Demonstrating play A, Germany’s Continental embrace Motorola and Siemens VDO in an attempt to extend beyond tyres and immediate technology into higher value business realms that surround complete vehicle dynamics focused electrical architectures. (see post dated 30.01.08)
And demonstrating play B, Canada’s Magna buy-out of the American firm Allied Transportation Technology and the Chinese firm Zhangjiagang Suxing Electronics demonstrates the opportunity, or perhaps defensive action, to amalgamate the best of western technology capable and eastern production capable synergies.
Such speedy integration of often 2 or more targets underpins conjecture that automotive supply base will continue to shrink through the balance of the decade, estimates of the reduction vary from as little as 50 percent to as much as 80 percent and more from 2000 levels. Whatever the exact figure, this consolidation is changing the auto supplier landscape significantly, especially so for commodity items.
Whilst the PE vs Trade M&A rate debate continues, we believe that industry observers should not discount the role and power of provate equity. The fall-out effects of the credit-crunch are indeed visible, and banks themselves have tended to retain cash to defend themselves against further fall-out, so restricting the conventionally available liquidity for specifically LBOs. But whilst that may be the case within the US and partially in Europe, liquidity is of course global, the US$ especiall so, and there’s a great deal of it on the balance sheets of Asian firms, the budget suplus accounts of national governments, the acruals of typically petro-dollar based Sovereign Wealth Funds and within Asian central banks themselves accessable by local capital markets looking at US based opportunities. Hence PE has learned to look beyond its conventional backers and onto new clients.
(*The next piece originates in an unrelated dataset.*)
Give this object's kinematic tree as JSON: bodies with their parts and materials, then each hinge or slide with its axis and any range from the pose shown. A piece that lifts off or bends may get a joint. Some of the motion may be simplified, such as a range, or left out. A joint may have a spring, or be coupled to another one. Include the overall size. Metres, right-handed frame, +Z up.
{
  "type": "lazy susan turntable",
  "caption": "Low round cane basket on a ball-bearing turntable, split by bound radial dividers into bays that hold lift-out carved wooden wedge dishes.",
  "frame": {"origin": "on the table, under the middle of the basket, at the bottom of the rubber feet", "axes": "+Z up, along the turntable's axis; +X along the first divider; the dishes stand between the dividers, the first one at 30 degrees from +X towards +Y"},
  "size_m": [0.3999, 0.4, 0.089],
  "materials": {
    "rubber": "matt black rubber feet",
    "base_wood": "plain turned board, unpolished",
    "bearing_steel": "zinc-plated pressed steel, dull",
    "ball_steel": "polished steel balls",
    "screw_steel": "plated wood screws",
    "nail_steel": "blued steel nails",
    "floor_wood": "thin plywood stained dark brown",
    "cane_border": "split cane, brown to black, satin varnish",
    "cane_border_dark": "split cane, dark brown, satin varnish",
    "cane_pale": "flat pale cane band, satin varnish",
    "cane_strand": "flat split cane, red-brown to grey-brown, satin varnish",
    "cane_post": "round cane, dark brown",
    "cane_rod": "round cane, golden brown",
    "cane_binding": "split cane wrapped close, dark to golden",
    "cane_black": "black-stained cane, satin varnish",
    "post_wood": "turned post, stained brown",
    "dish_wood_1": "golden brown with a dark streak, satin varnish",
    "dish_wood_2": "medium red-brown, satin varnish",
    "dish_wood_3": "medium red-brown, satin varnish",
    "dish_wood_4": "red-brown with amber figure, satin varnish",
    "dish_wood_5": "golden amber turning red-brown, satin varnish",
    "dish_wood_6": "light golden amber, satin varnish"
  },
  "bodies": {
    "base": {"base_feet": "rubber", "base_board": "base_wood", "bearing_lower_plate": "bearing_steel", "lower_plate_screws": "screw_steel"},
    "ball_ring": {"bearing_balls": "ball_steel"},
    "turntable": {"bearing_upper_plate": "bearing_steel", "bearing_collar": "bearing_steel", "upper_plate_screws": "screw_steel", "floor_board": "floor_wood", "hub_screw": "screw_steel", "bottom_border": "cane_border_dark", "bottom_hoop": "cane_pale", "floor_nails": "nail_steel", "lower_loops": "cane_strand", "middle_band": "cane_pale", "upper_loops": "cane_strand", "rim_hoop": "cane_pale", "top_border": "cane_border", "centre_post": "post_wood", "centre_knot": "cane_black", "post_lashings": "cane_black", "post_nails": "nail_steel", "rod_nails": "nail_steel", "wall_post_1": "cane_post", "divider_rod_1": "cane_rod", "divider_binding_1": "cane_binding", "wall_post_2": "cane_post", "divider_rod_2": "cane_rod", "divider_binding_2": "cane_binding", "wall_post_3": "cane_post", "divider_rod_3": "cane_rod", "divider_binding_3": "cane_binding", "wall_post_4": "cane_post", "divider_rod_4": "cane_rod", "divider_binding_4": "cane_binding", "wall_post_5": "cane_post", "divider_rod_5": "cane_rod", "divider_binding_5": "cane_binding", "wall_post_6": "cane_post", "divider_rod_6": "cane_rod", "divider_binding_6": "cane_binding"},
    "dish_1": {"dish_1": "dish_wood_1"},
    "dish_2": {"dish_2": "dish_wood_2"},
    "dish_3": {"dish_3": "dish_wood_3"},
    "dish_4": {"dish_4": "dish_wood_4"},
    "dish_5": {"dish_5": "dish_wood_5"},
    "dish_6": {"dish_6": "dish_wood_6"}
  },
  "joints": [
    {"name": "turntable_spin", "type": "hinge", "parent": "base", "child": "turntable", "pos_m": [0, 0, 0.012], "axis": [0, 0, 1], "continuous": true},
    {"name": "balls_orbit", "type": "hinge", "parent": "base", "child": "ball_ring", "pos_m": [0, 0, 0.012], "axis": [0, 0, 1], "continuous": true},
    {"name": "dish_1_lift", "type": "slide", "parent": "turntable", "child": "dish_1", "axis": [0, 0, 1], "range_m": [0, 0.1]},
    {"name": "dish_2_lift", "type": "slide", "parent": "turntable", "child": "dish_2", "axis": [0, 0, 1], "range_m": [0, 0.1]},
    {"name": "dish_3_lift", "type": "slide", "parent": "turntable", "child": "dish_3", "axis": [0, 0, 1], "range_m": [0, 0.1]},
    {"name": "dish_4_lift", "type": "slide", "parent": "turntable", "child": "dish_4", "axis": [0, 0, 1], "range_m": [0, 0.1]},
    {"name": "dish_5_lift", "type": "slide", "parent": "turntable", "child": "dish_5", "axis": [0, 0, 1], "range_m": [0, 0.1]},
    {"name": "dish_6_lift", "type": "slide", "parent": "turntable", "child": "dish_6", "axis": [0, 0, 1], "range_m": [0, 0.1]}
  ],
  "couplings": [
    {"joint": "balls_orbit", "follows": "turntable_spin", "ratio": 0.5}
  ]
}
Beyond the liquidity question, is that of does PE have innate expertise to transform the supplier-base opportunities? (Especially as VM deals look rare in the face of a preferance for trade alliances) Although PE has had focus in other sectors, the fingers-burnt syndrome of 1990s venture capital firms taught the industry much. It perceived the supplier industry as ripe for consolidation 15 years ago and observed highly fragmented market segments (such as die casting, machining, injection molding, stamping, outside processors). Successful outcomes were varied, but it taught PE a great deal about how to change its approach for the next round of deal-making, consolidation and profit-taking…which may well be here for them.
Lastly, the PE vs Trade debate will continue, but ultimately it will hopefully be stringent strategic assessment, in thorough due dilligence and conservative expectations, that lead to plausible approaches, offers and acceptances, and not a rush to beat the sector competition or the 'other side'. Present times are not those in which to be rash, and investors will undoubtedly punish those that are.